Common and Arctic Terns are a species pair easily confused.
On the ground the short legs of Arctic Terns give them a somewhat huddled look whilst the tail feathers in summer birds extends well beyond the folded wings. Common Terns stand taller and the tail feathers do not extend past the primaries.
On flying birds the wing of Arctic when seen against the light is really quite translucent whereas in Common only the inner primaries are translucent. Common Terns have a black wedge or notch effect on the upper outer 5/6 primaries which is absent in Arctic and the trailing black edge of the primaries is narrower and neater in Arctic.
I find the easiest way to separate them in summer is by the fact that Arctics have a very buoyant bouncy flight and are more compact in the head and neck coupled with the long tail giving the impression that the wings are well-forward on the body whereas Common Terns seem to have their wings more to the centre of the bird. The real clincher however is the beak - Common Tern has a fairly long orange-red beak with a clear black tip whilst Arctic Terns have a shorter solid blood-red beak (and are more likely to draw blood when you invade the nesting colony!!)
Written by Steve G
On real close ups, look for the colour of the crescent under the eye; black in Arctic Tern, white in Common, creating different impressions on completeness of the mask.

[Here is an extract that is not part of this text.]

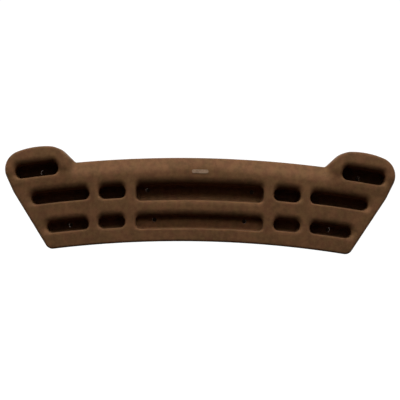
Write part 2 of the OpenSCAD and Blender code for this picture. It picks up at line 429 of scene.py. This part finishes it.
def holdPlug(name, hold, mirrored):
    # what fills a hold: a rounded floor, slightly drafted walls, bent along its row
    rowRadius, middle, halfLength, halfHeight = rowPlace(hold)
    corner = hold["corner"]
    bend = hold["fillet"]
    s = plugSizes
    rings = []
    for i in range(s["filletSteps"] + 1):
        turn = math.radians(90 * i / s["filletSteps"])
        rings.append((hold["floor"] + bend * (1 - math.cos(turn)), -bend * (1 - math.sin(turn)) - s["draft"]))
    wallFoot = hold["floor"] + bend
    for i in range(1, s["wallSteps"] + 1):
        share = i / s["wallSteps"]
        rings.append((wallFoot + (s["straightTo"] - wallFoot) * share, -s["draft"] * (1 - share)))
    rings.append((s["top"], 0.0))
    longSteps = max(4, round((halfLength - corner) / s["longStep"]))
    cornerSteps = s["cornerSteps"]
    outlinePoints = []
    coreLength, coreHeight = halfLength - corner, halfHeight - corner
    for quarter, (a, b) in enumerate(((1, 1), (-1, 1), (-1, -1), (1, -1))):
        for i in range(cornerSteps + 1):
            angle = math.radians(90 * quarter + 90 * i / cornerSteps)
            outlinePoints.append((a * coreLength, b * coreHeight, math.cos(angle), math.sin(angle)))
        if quarter in (0, 2):
            outlinePoints += [(a * coreLength * (1 - 2 * i / longSteps), b * coreHeight, 0.0, b)
                              for i in range(1, longSteps)]
    side = -1 if mirrored else 1
    stack = []
    for ring, (depth, offset) in enumerate(rings):
        points = []
        for coreAcross, coreUp, normalAcross, normalUp in outlinePoints:
            up = coreUp + (corner + offset) * normalUp
            turn = (middle + coreAcross + (corner + offset) * normalAcross) / rowRadius
            reach = rowRadius + up
            incut = hold["incut"] * up / (2 * halfHeight) if ring <= s["filletSteps"] else 0.0
            points.append((side * reach * math.sin(turn), depth + incut, archHeight + reach * math.cos(turn)))
        stack.append(points)
    return stackedSolid(name, stack)


# each screw hole: distance from the middle, drop of its centre, and the depth of
# its washer's front, as in the CAD
screwHoles = {
    "radius": 3.5,
    "washerRadius": 9.05,
    "washerThickness": 1.6,
    "drillEnds": (-5.0, 60.0),
    "corners": 48,
    "places": ((250.0, 9.8, 11.0), (204.0, 97.0, 15.0), (82.4, 50.0, 18.0), (70.9, 97.0, 22.0)),
}
badgeSeat = {"halfLength": 13.0, "radius": 3.0, "drop": 21.0, "floor": 50.8, "top": 60.0, "endSteps": 16}


def holePlace(level, drop):
    return level, onArch(abs(level), archRadius - drop).y


def screwDrill(name, level, drop, washerFront):
    # the bore, wider where the washer lies
    s = screwHoles
    x, z = holePlace(level, drop)
    washerBack = washerFront - s["washerThickness"]
    start, end = s["drillEnds"]
    rings = []
    for depth, radius in ((start, s["radius"]), (washerBack, s["radius"]), (washerBack, s["washerRadius"]),
                          (washerFront, s["washerRadius"]), (washerFront, s["radius"]), (end, s["radius"])):
        rings.append([(x + point.x, depth, z + point.y)
                      for point in arcPoints(Vector((0, 0)), radius, 0, 360, s["corners"])[:-1]])
    return stackedSolid(name, rings)


def cutBadgeSeat(board):
    s = badgeSeat
    middle = Vector((0, archHeight + archRadius - s["drop"]))
    reach = Vector((s["halfLength"] - s["radius"], 0))
    outline = arcPoints(middle + reach, s["radius"], -90, 90, s["endSteps"])
    outline += arcPoints(middle - reach, s["radius"], 90, 270, s["endSteps"])
    combine(board, slab("badgeSeat", outline, s["floor"], s["top"]), "DIFFERENCE")


def makeBoard():
    s = boardSizes
    outline = boardOutline()
    board = slab("boardShell", outline, 0, s["blankDepth"])
    combine(board, frontSurface(outline), "INTERSECT")
    print("casting blank made:", len(board.data.polygons), "faces")
    for name, hold in holdSizes.items():
        combine(board, holdPlug(name, hold, False), "DIFFERENCE")
        if hold["ends"][0] > 0:
            combine(board, holdPlug(name + "Left", hold, True), "DIFFERENCE")
    print("holds cut:", len(board.data.polygons), "faces")
    applyModifier(board, "evenOut", "REMESH", mode="VOXEL", voxel_size=s["voxel"] * mm)
    applyModifier(board, "soften", "SMOOTH", factor=s["softening"], iterations=s["softenPasses"])
    # thinned before it is drilled, so that every run thins the same mesh
    triangles = sum(len(face.vertices) - 2 for face in board.data.polygons)
    applyModifier(board, "thin", "DECIMATE", ratio=min(1.0, s["triangles"] / triangles))
    for level, drop, washerFront in screwHoles["places"]:
        for side in (-1, 1):
            combine(board, screwDrill("screwDrill", side * level, drop, washerFront), "DIFFERENCE")
    cutBadgeSeat(board)
    shadeSoft(board, s["creaseAngle"])
    print("casting finished:", triangles, "triangles before thinning,", len(board.data.polygons), "faces now")
    return board


class Wire:
    # a socket that takes part in sums; each sum adds its Math node
    def __init__(self, finish, socket):
        self.finish = finish
        self.socket = socket

    def __add__(self, other):
        return self.finish.maths("ADD", self, other)

    def __radd__(self, other):
        return self.finish.maths("ADD", other, self)

    def __mul__(self, other):
        return self.finish.maths("MULTIPLY", self, other)

    def __rmul__(self, other):
        return self.finish.maths("MULTIPLY", other, self)


class Finish:
    def __init__(self, name):
        self.material = bpy.data.materials.new(name)
        self.material.use_nodes = True
        self.tree = self.material.node_tree
        self.shader = self.tree.nodes["Principled BSDF"]
        self.place = self.node("ShaderNodeTexCoord", {}, {}, "Object")

    def feed(self, socket, value):
        if isinstance(value, Wire):
            self.tree.links.new(value.socket, socket)
        else:
            socket.default_value = value

    def node(self, kind, settings, values, output=0):
        made = self.tree.nodes.new(kind)
        for key, value in settings.items():
            setattr(made, key, value)
        for key, value in values.items():
            self.feed(made.inputs[key], value)
        return Wire(self, made.outputs[output])

    def maths(self, operation, first, second):
        return self.node("ShaderNodeMath", {"operation": operation}, {0: first, 1: second})

    def noise(self, scale, detail=2.0, roughness=0.5):
        return self.node("ShaderNodeTexNoise", {}, {
            "Vector": self.place, "Scale": scale, "Detail": detail, "Roughness": roughness})

    def between(self, value, low, high, outLow=0.0, outHigh=1.0):
        return self.node("ShaderNodeMapRange", {"interpolation_type": "SMOOTHSTEP"}, {
            0: value, 1: low, 2: high, 3: outLow, 4: outHigh})

    def blend(self, share, first, second):
        return self.node("ShaderNodeMix", {"data_type": "RGBA"}, {0: share, 6: first, 7: second}, 2)

    def bump(self, height, strength, distance):
        return self.node("ShaderNodeBump", {}, {
            "Height": height, "Strength": strength, "Distance": distance})

    def set(self, **values):
        for key, value in values.items():
            self.feed(self.shader.inputs[key.replace("_", " ")], value)

    def clearBehind(self):
        # the surface shows only from its front
        behind = self.node("ShaderNodeNewGeometry", {}, {}, "Backfacing")
        clear = self.node("ShaderNodeBsdfTransparent", {}, {})
        front = Wire(self, self.shader.outputs[0])
        oneSided = self.node("ShaderNodeMixShader", {}, {0: behind, 1: front, 2: clear})
        self.feed(self.tree.nodes["Material Output"].inputs[0], oneSided)


resinLook = {
    "dark": (0.088, 0.037, 0.0135, 1),
    "light": (0.172, 0.081, 0.0305, 1),
    "reddish": (0.178, 0.065, 0.0300, 1),
    "greenish": (0.112, 0.062, 0.0200, 1),
    "grit": (0.170, 0.083, 0.034, 1),
    "roughness": (0.72, 0.9),
}


def resinFinish():
    look = resinLook
    resin = Finish("castResin")
    cloudy = resin.between(resin.noise(16, 3), 0.3, 0.7)
    mottled = resin.between(resin.noise(130, 3, 0.65), 0.34, 0.66)
    tinted = resin.between(resin.noise(60, 2), 0.38, 0.62)
    grit = resin.noise(1500, 2, 0.6)
    colour = resin.blend(cloudy * 0.35 + mottled * 0.65, look["dark"], look["light"])
    colour = resin.blend(0.26, colour, resin.blend(tinted, look["reddish"], look["greenish"]))
    colour = resin.blend(resin.between(grit, 0.35, 0.75, 0.0, 0.35), colour, look["grit"])
    low, high = look["roughness"]
    height = grit * 0.8 + resin.noise(420, 3, 0.6) * 0.6
    resin.set(Base_Color=colour, Roughness=resin.between(grit, 0.2, 0.8, low, high),
              Specular_IOR_Level=0.25, Normal=resin.bump(height, 0.5, 0.0004))
    return resin.material


badgeLook = {
    "worn": (0.205, 0.124, 0.070, 1),
    "pale": (0.285, 0.180, 0.106, 1),
    "roughness": (0.55, 0.7),
}


def badgeFinish():
    look = badgeLook
    badge = Finish("paleBadge")
    scuffed = badge.between(badge.noise(260, 3, 0.6), 0.3, 0.7)
    fine = badge.noise(1800, 2)
    low, high = look["roughness"]
    badge.set(Base_Color=badge.blend(scuffed, look["worn"], look["pale"]),
              Roughness=badge.between(fine, 0.2, 0.8, low, high), Normal=badge.bump(fine, 0.3, 0.0002))
    return badge.material


steelLook = {
    "stained": (0.20, 0.20, 0.20, 1),
    "clean": (0.29, 0.285, 0.28, 1),
    "roughness": (0.42, 0.56),
}


def washerFinish():
    look = steelLook
    steel = Finish("washerSteel")
    turned = steel.node("ShaderNodeTexWave", {"wave_type": "RINGS", "rings_direction": "Y"}, {
        "Vector": steel.place, "Scale": 900.0, "Distortion": 2.0, "Detail": 2.0})
    stain = steel.between(steel.noise(240, 3), 0.3, 0.7)
    low, high = look["roughness"]
    steel.set(Base_Color=steel.blend(stain, look["stained"], look["clean"]), Metallic=1.0,
              Roughness=steel.between(turned, 0.0, 1.0, low, high), Normal=steel.bump(turned, 0.15, 0.0001))
    return steel.material


def dress(thing, material):
    thing.data.materials.clear()
    thing.data.materials.append(material)


stageSizes = {
    "floorHeight": -0.42,
    "floorSize": 8.0,
    "patchRadius": 0.008,
    "patchGap": 0.0015,
    "patchCorners": 24,
}


def setStage(thing, finish):
    # it takes no part in the lighting of the board and vanishes from behind
    finish.clearBehind()
    dress(thing, finish.material)
    thing.visible_diffuse = False
    thing.visible_glossy = False
    thing.visible_shadow = False


def makeFloor():
    bpy.ops.mesh.primitive_plane_add(size=stageSizes["floorSize"], location=(0, 0, stageSizes["floorHeight"]))
    paper = Finish("studioPaper")
    paper.set(Base_Color=(0.9, 0.9, 0.89, 1), Roughness=0.95, Emission_Color=(1, 1, 1, 1),
              Emission_Strength=1.0)
    setStage(nameActive("studioFloor"), paper)


def makePaintedHoleShade():
    # dark patches behind each screw hole, painted shade for the holes, seen only from the front
    patches = []
    for level, drop, washerFront in screwHoles["places"]:
        for side in (-1, 1):
            x, z = holePlace(side * level, drop)
            bpy.ops.mesh.primitive_circle_add(
                vertices=stageSizes["patchCorners"], radius=stageSizes["patchRadius"], fill_type="NGON",
                location=(x * mm, stageSizes["patchGap"], z * mm), rotation=(math.pi / 2, 0, 0))
            patches.append(nameActive("paintedShadePatch"))
    for patch in patches:
        patch.select_set(True)
    bpy.ops.object.join()
    shadeBacking = nameActive("paintedShadeBacking")
    bpy.ops.object.transform_apply(location=True, rotation=True, scale=True)
    shadeFinish = Finish("paintedHoleShade")
    # near-black base colour: painted shade standing in for the shaded wall seen through the holes
    shadeFinish.set(Base_Color=(0.03, 0.028, 0.026, 1), Roughness=0.95)
    setStage(shadeBacking, shadeFinish)


# each lamp's place, its size and its power; all of them face the board
lamps = {
    "softbox": ((0, -0.7, 1.095), (1.5, 1.2), 28),
    "frontFill": ((0, -1.45, 0.68), (1.5, 0.56), 1.2),
    "backLamp": ((0.3, 1.2, 0.9), (1.2, 0.8), 10),
    "leftLamp": ((-1.3, 0.22, 0.1), (0.36, 0.8), 7),
    "rightLamp": ((1.3, 0.22, 0.1), (0.36, 0.8), 7),
    "lowLamp": ((0, 0.55, -0.38), (1.2, 0.3), 4),
}


def makeLamp(name, place, size, energy):
    light = bpy.data.lights.new(name, "AREA")
    light.shape = "RECTANGLE"
    light.size, light.size_y = size
    light.energy = energy
    lamp = bpy.data.objects.new(name, light)
    bpy.context.scene.collection.objects.link(lamp)
    lamp.visible_camera = False
    lamp.location = place
    lamp.rotation_euler = (-Vector(place)).to_track_quat("-Z", "Y").to_euler()


airLight = {"ambient": 0.003, "seenBehind": 1.05}


def makeSurroundings():
    world = bpy.data.worlds.new("studio")
    bpy.context.scene.world = world
    world.use_nodes = True
    tree = world.node_tree
    seen = tree.nodes.new("ShaderNodeLightPath")
    strength = tree.nodes.new("ShaderNodeMapRange")
    strength.inputs[3].default_value = airLight["ambient"]
    strength.inputs[4].default_value = airLight["seenBehind"]
    tree.links.new(seen.outputs["Is Camera Ray"], strength.inputs[0])
    background = tree.nodes["Background"]
    background.inputs["Color"].default_value = (1, 1, 1, 1)
    tree.links.new(strength.outputs[0], background.inputs["Strength"])


cameraSizes = {
    "sensor": 36.0,
    "distance": 2.5,
    "faceDepth": 0.045,
    "frameWidth": 0.6273,
    "roll": 1.07,
    "aim": (0.0005, -0.0004),
}


def makeCamera():
    s = cameraSizes
    lens = bpy.data.cameras.new("studioCamera")
    lens.sensor_width = s["sensor"]
    lens.lens = s["sensor"] * s["distance"] / s["frameWidth"]
    camera = bpy.data.objects.new("studioCamera", lens)
    bpy.context.scene.collection.objects.link(camera)
    camera.location = (s["aim"][0], -(s["distance"] + s["faceDepth"]), s["aim"][1])
    camera.rotation_euler = (math.pi / 2, -math.radians(s["roll"]), 0)
    bpy.context.scene.camera = camera
    bpy.context.scene.view_settings.view_transform = "Standard"


makeCamera()
makeSurroundings()
makeFloor()
makePaintedHoleShade()
for name, (place, size, energy) in lamps.items():
    makeLamp(name, place, size, energy)
print("floor, backing, light and camera made")

board = makeBoard()
dress(board, resinFinish())
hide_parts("board")
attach(board, "root")

badgeMaterial = badgeFinish()
steelMaterial = washerFinish()
for name in frame["nodes"]:
    if name.startswith("washer_"):
        dress(bpy.data.objects[name], steelMaterial)
    elif name == "centre_badge":
        dress(bpy.data.objects[name], badgeMaterial)
print("pieces dressed")

clearSelection()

Breeds in arctic and sub-arctic Europe, Asia, and North America. Truly phenomenal migration, by far the longest distance for any bird, allowing it to get two summers per year. Birds breeding around the North Sea (including the Farne Islands in Northumberland, and the Netherlands) first fly to a staging area in the central North Atlantic around 1000 km NNW of the Azores, feeding there for a week or two, then down the mid Atlantic to the cool waters west of South Africa to stage there for another 2-3 weeks; after that, flying ESE to the Southern Ocean south of Australia and New Zealand before turning south to the Antarctic pack-ice off Wilkes Land, East Antarctica for their second summer of the year. They then return first west off the Antarctic coast, then north by the same route as southbound; individual birds flew up to 96,000 km per year. The speed of migration is remarkable too, with one juvenile ringed as a chick on the Farne Islands, UK reaching Melbourne, Victoria, Australia in less than 4 months from fledging. Birds breeding in Greenland travelled slightly shorter routes, to the Atlantic coast of Antarctica, not going east to Australia and "only" covering up to 70,000 km.
Accidental in continental interior locations such as Kansas.